В мае 1946 года Кох покинул лагерь и стал поденным рабочим в деревне британской зоны оккупации в 17 милях от Гамбурга. Все еще успешно выдавая себя за майора Бергера, он участвовал в митингах восточнопрусских беженцев и часто выражал перед ними свою веру в то, что ненавистный гаулейтер Эрих Кох утонул, когда русские самолеты потопили ледокол. Кох оставался на свободе до тех пор, пока его не опознал бывший немецкий офицер, семье которого гаулейтер не позволил эвакуироваться из Восточной Пруссии. Обиженный офицер сообщил гамбургской полиции о местонахождении Коха. Его арестовали и передали британским оккупационным властям, которые согласились передать его польским властям в феврале 1950 года. (Коха судили только через восемь лет. В марте 1959 года Варшавский суд вынес ему смертный приговор, но нет никаких свидетельств того, что приговор был приведен в исполнение.
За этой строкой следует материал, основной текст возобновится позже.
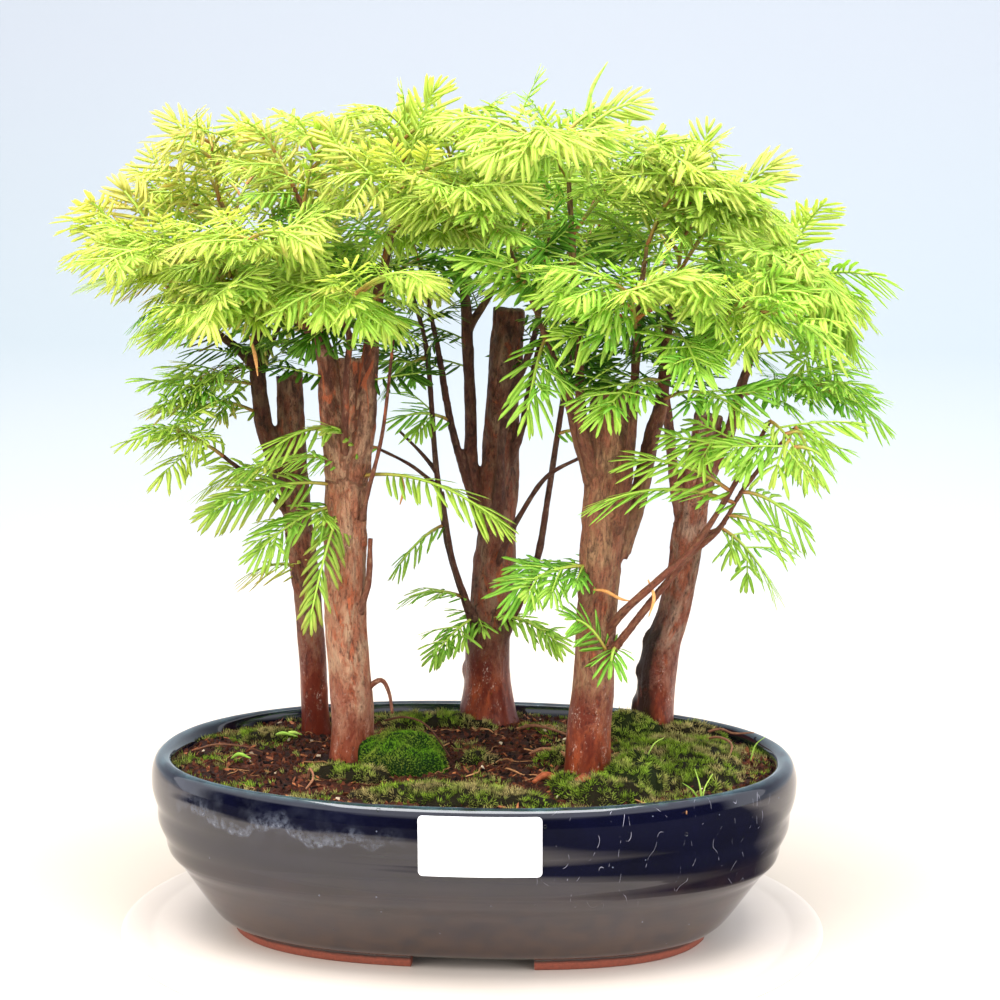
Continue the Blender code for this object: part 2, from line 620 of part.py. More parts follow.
def spray_mesh(spray, swell=0.0):
    """A three-sided rib, with a flat needle poked out of each side at every pitch."""
    line = spray.line
    leafy = line.length - spray.bare
    pairs = max(2, int(leafy / NEEDLE_PITCH))
    stations = [0.0, spray.bare / 2] if spray.bare > LONG_BARE else [0.0]
    first = len(stations)
    width = NEEDLE_WIDTH + 2 * swell
    for pair in range(pairs):
        middle = spray.bare + NEEDLE_PITCH * (pair + FIRST_NEEDLE)
        stations += [middle - width / 2, middle + width / 2]
    bm = bmesh.new()
    rings = []
    for distance in stations:
        share = distance / line.length
        forward = line.direction(share)
        side = forward.cross(spray.upper).normalized()
        top = side.cross(forward)
        radius = spray.radius + (TIP_RADIUS - spray.radius) * share + swell
        place = line.place(share)
        low = top * RIB_FLATNESS * radius
        corners = (place - side * radius - low, place + top * radius,
                   place + side * radius - low)
        rings.append([bm.verts.new(corner) for corner in corners])
    needles = []
    for index, (low, high) in enumerate(zip(rings, rings[1:])):
        bm.faces.new((low[2], low[0], high[0], high[2]))
        faces = [bm.faces.new((low[0], low[1], high[1], high[0])),
                 bm.faces.new((low[1], low[2], high[2], high[1]))]
        if index >= first and (index - first) % 2 == 0:
            pair = (index - first) // 2
            needles += [(faces[0], -1.0, pair), (faces[1], 1.0, pair)]
    bm.faces.new(rings[0])
    tip = bm.verts.new(line.place(1.0))
    for corner in range(3):
        bm.faces.new((rings[-1][corner], rings[-1][(corner + 1) % 3], tip))
    for face, hand, pair in needles:
        share = (spray.bare + NEEDLE_PITCH * (pair + FIRST_NEEDLE)) / line.length
        leafy_share = (pair + 0.5) / pairs
        forward = line.direction(share)
        side = forward.cross(spray.upper).normalized() * hand
        lean = math.radians(NEEDLE_LEAN - TIP_LEAN * leafy_share)
        reach = needle_length(leafy_share) + swell
        droop = side.cross(forward) * hand * -NEEDLE_DROOP * reach
        apex = line.place(share) + (side * math.sin(lean) + forward * math.cos(lean)) * reach
        poked = bmesh.ops.poke(bm, faces=[face])
        poked["verts"][0].co = apex + droop
    return bm


def tree_of(bm):
    """A search tree of a bmesh, to test what it crosses."""
    bmesh.ops.triangulate(bm, faces=bm.faces)
    return BVHTree.FromBMesh(bm)


def search_tree(obj):
    """A search tree of a finished object, in millimetres."""
    mesh = evaluated_mesh(obj)
    bm = bmesh.new()
    bm.from_mesh(mesh)
    bmesh.ops.scale(bm, vec=(1 / MM, 1 / MM, 1 / MM), verts=bm.verts)
    tree = tree_of(bm)
    bm.free()
    bpy.data.meshes.remove(mesh)
    return tree


def is_clear(spray, others):
    """Whether a spray, a little swollen, crosses none of the other pieces."""
    bm = spray_mesh(spray, SWELL)
    tree = tree_of(bm)
    bm.free()
    return not any(tree.overlap(other) for other in others)


def turned(vector, axis, degrees):
    """A vector turned about an axis."""
    return Matrix.Rotation(math.radians(degrees), 3, axis) @ vector


TURNS = [(0, 0)] + [(swing, lift) for reach in (7, 14, 21, 28)
                    for swing, lift in ((reach, 0), (-reach, 0), (0, reach), (0, -reach),
                                        (reach, reach), (-reach, reach))]


def main_spray(shoot, limb, others):
    """The shoot's own rib, bent clear of what is already there, or None."""
    foot, limb_radius = along_limb(limb, shoot.along)
    first = GAP + (0.0 if shoot.along == 1.0 else limb_radius)
    chord = Vector(shoot.tip) - foot
    flat = UP.cross(chord).normalized()
    for swing, lift in TURNS:
        heading = turned(turned(chord, UP, swing), flat, -lift)
        outward = heading.normalized()
        for step in range(START_STEPS):
            start = foot + outward * (first + START_STEP * step)
            line = Arch(start, foot + heading, SHOOT_ARCH)
            upper = UP if abs(outward.z) < STEEP else FRONT
            bare = max(0.0, line.length - SPRAY_LENGTH)
            spray = Spray(line, upper, bare, SHOOT_RADIUS)
            if is_clear(spray, others):
                return spray
    return None


def side_sprays(shoot, stem, others, rng):
    """The side sprays of a shoot, each bent clear or left out."""
    sprays = []
    for side_name, share in zip(shoot.sides, SIDE_SHARES):
        hand = 1.0 if side_name == "R" else -1.0
        forward = stem.line.direction(share)
        side = forward.cross(stem.upper).normalized() * hand
        start = stem.line.place(share)
        length = SPRAY_LENGTH * rng.uniform(*SIDE_LENGTH)
        roll = rng.uniform(-SIDE_ROLL, SIDE_ROLL)
        for swing, lift in TURNS:
            upright = UPRIGHT_ANGLE * max(0.0, forward.z) ** 2
            angle = math.radians(SIDE_ANGLE + upright + swing)
            heading = forward * math.cos(angle) + side * math.sin(angle)
            heading += stem.upper * math.sin(math.radians(SIDE_RISE + lift))
            heading.normalize()
            line = Arch(start, start + heading * length, SPRAY_ARCH)
            spray = Spray(line, turned(UP, heading, roll), SIDE_BARE, SPRAY_RADIUS)
            if is_clear(spray, others):
                sprays.append(spray)
                break
    return sprays


def build_shoots(collection, material, standing):
    """All leafy shoots: first every stem, then the side sprays, then one body for each."""
    rng = random.Random(7)
    counts = {}
    stems = []
    solid = [search_tree(obj) for obj in standing]
    stem_trees = []
    for shoot in SHOOTS:
        counts[shoot.tree] = counts.get(shoot.tree, 0) + 1
        name = f"{shoot.tree}_shoot_{counts[shoot.tree]:02d}"
        stem = main_spray(shoot, TREES[shoot.tree][shoot.limb], solid + stem_trees)
        if stem is None:
            print("no room for", name)
            continue
        bm = spray_mesh(stem)
        stem_trees.append(tree_of(bm))
        bm.free()
        stems.append((name, shoot, stem))
    side_trees = []
    for index, (name, shoot, stem) in enumerate(stems):
        others = solid + stem_trees[:index] + stem_trees[index + 1:] + side_trees
        sides = side_sprays(shoot, stem, others, rng)
        guides = new_collection(name + " sprays", hidden=True)
        for number, spray in enumerate(sides):
            bm = spray_mesh(spray)
            side_trees.append(tree_of(bm))
            mark_cutter(add_object(f"{name}_spray_{number}", mesh_of(bm, name), guides))
        shoot_object = add_object(name, mesh_of(spray_mesh(stem), name), collection, material)
        if sides:
            boolean(shoot_object, "UNION", guides)
            shoot_object.data.materials.clear()
            shoot_object.data.materials.append(material)
        remove_collection(guides)


def main():
    """Build every piece of the forest."""
    clear_scene()
    part = new_collection(PART_NAME)
    glaze = finish("navy_glaze", (0.012, 0.014, 0.035), 0.15, coat=0.5)
    bark = finish("reddish_bark", (0.19, 0.075, 0.035), 0.85)
    earth = finish("potting_soil", (0.045, 0.022, 0.014), 0.95)
    moss = finish("green_moss", (0.12, 0.22, 0.03), 0.95)
    leaf = finish("soft_needles", (0.30, 0.52, 0.05), 0.55)
    paper = finish("white_paper", (0.85, 0.85, 0.84), 0.6)
    plastic = finish("drain_mesh", (0.02, 0.02, 0.02), 0.6)
    pot = build_pot(part, glaze)
    build_screens(part, plastic)
    standing = [pot, build_soil(part, earth), build_label(part, paper)]
    for name, patch in MOSSES.items():
        standing.append(build_moss(name, patch, part, moss))
    for name, limbs in TREES.items():
        standing.append(build_tree(name, limbs, part, bark))
    build_shoots(part, leaf, standing)


main()
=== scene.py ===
"""A forest of five dawn redwoods in an oval glazed pot, dressed over its solids.

The solids load as a fixed frame in metres, with +X to the right, -Y to the front and +Z up.  Each
class below makes one part of the forest where its solid stands.  Its sizes are real ones, in
millimetres.  The last class makes the camera, the lights and the floor.
"""
import logging
import math
import random
from dataclasses import dataclass
from enum import Enum
from typing import Any, Callable, Mapping, NamedTuple, Sequence, Union

import bmesh
import bpy
import numpy as np
from mathutils import Matrix, Vector, noise

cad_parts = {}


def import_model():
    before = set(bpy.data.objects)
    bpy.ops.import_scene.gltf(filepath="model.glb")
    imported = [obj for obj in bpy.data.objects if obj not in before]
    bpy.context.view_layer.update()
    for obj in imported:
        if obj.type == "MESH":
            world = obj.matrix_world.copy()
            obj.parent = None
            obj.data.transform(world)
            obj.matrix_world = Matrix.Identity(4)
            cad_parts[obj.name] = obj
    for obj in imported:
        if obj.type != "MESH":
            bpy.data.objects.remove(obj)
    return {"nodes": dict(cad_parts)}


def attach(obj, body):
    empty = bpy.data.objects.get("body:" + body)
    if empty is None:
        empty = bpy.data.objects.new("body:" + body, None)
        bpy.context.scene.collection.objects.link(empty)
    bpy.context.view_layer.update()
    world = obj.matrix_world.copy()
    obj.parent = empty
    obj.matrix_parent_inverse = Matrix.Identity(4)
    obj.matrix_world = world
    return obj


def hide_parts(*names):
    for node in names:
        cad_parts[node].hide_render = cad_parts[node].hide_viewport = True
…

Хотя Кох был высшим нацистским чиновником на Украине, советские власти не проявили публично никакого интереса к суду над ним, рассматривавшему только его сравнительно небольшие преступления в той части Восточной Пруссии, которая перешла после войны под управление Польши. То, что советские власти не захотели судить Коха и предать огласке таким образом имена его жертв из местных националистов, которые тоже были настроены против Кремля, должно быть, останется предметом для многих спекуляций, пока не будут представлены факты этого любопытного дела. — Ред.)